Quote the entries below from the line with "The OpenSCAD and" through the line with "return np.array(corners), shell_faces(sides, len(profile))", both ends included, and only those lines.

** Start of Given data **

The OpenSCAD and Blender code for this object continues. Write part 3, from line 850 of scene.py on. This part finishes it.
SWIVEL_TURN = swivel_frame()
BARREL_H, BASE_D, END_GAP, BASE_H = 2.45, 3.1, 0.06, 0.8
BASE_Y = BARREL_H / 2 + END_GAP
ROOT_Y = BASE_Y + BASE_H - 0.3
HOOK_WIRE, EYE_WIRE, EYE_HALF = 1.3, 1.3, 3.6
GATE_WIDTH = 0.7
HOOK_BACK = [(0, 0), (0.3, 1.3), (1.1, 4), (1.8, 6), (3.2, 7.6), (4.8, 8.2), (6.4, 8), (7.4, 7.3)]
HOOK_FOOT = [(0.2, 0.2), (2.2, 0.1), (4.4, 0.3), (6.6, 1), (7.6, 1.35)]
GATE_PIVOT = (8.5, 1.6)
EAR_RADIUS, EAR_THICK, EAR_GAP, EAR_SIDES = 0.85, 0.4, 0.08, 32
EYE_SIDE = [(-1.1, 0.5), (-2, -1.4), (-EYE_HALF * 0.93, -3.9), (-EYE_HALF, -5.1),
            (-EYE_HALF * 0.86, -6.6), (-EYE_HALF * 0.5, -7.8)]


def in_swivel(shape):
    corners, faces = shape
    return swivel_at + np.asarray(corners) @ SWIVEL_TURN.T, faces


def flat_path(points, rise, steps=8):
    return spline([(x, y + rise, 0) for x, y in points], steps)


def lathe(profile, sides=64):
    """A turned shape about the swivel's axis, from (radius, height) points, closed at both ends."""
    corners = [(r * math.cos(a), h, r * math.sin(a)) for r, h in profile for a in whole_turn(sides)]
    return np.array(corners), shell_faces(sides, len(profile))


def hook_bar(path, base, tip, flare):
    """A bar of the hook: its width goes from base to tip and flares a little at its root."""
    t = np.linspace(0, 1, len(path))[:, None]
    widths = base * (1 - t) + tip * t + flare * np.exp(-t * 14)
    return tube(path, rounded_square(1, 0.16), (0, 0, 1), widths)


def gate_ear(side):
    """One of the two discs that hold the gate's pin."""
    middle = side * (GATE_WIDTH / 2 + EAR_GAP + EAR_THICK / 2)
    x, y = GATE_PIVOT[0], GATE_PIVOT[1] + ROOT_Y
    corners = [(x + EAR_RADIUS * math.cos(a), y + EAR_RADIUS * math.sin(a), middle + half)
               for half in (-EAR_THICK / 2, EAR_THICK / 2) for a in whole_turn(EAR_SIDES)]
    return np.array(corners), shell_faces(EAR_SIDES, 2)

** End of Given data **
** Start of Given data **

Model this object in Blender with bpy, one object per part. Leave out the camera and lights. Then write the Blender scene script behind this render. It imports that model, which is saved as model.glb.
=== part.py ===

** End of Given data **

= Exercise answer =
The OpenSCAD and Blender code for this object continues. Write part 3, from line 850 of scene.py on. This part finishes it.
SWIVEL_TURN = swivel_frame()
BARREL_H, BASE_D, END_GAP, BASE_H = 2.45, 3.1, 0.06, 0.8
BASE_Y = BARREL_H / 2 + END_GAP
ROOT_Y = BASE_Y + BASE_H - 0.3
HOOK_WIRE, EYE_WIRE, EYE_HALF = 1.3, 1.3, 3.6
GATE_WIDTH = 0.7
HOOK_BACK = [(0, 0), (0.3, 1.3), (1.1, 4), (1.8, 6), (3.2, 7.6), (4.8, 8.2), (6.4, 8), (7.4, 7.3)]
HOOK_FOOT = [(0.2, 0.2), (2.2, 0.1), (4.4, 0.3), (6.6, 1), (7.6, 1.35)]
GATE_PIVOT = (8.5, 1.6)
EAR_RADIUS, EAR_THICK, EAR_GAP, EAR_SIDES = 0.85, 0.4, 0.08, 32
EYE_SIDE = [(-1.1, 0.5), (-2, -1.4), (-EYE_HALF * 0.93, -3.9), (-EYE_HALF, -5.1),
            (-EYE_HALF * 0.86, -6.6), (-EYE_HALF * 0.5, -7.8)]


def in_swivel(shape):
    corners, faces = shape
    return swivel_at + np.asarray(corners) @ SWIVEL_TURN.T, faces


def flat_path(points, rise, steps=8):
    return spline([(x, y + rise, 0) for x, y in points], steps)


def lathe(profile, sides=64):
    """A turned shape about the swivel's axis, from (radius, height) points, closed at both ends."""
    corners = [(r * math.cos(a), h, r * math.sin(a)) for r, h in profile for a in whole_turn(sides)]
    return np.array(corners), shell_faces(sides, len(profile))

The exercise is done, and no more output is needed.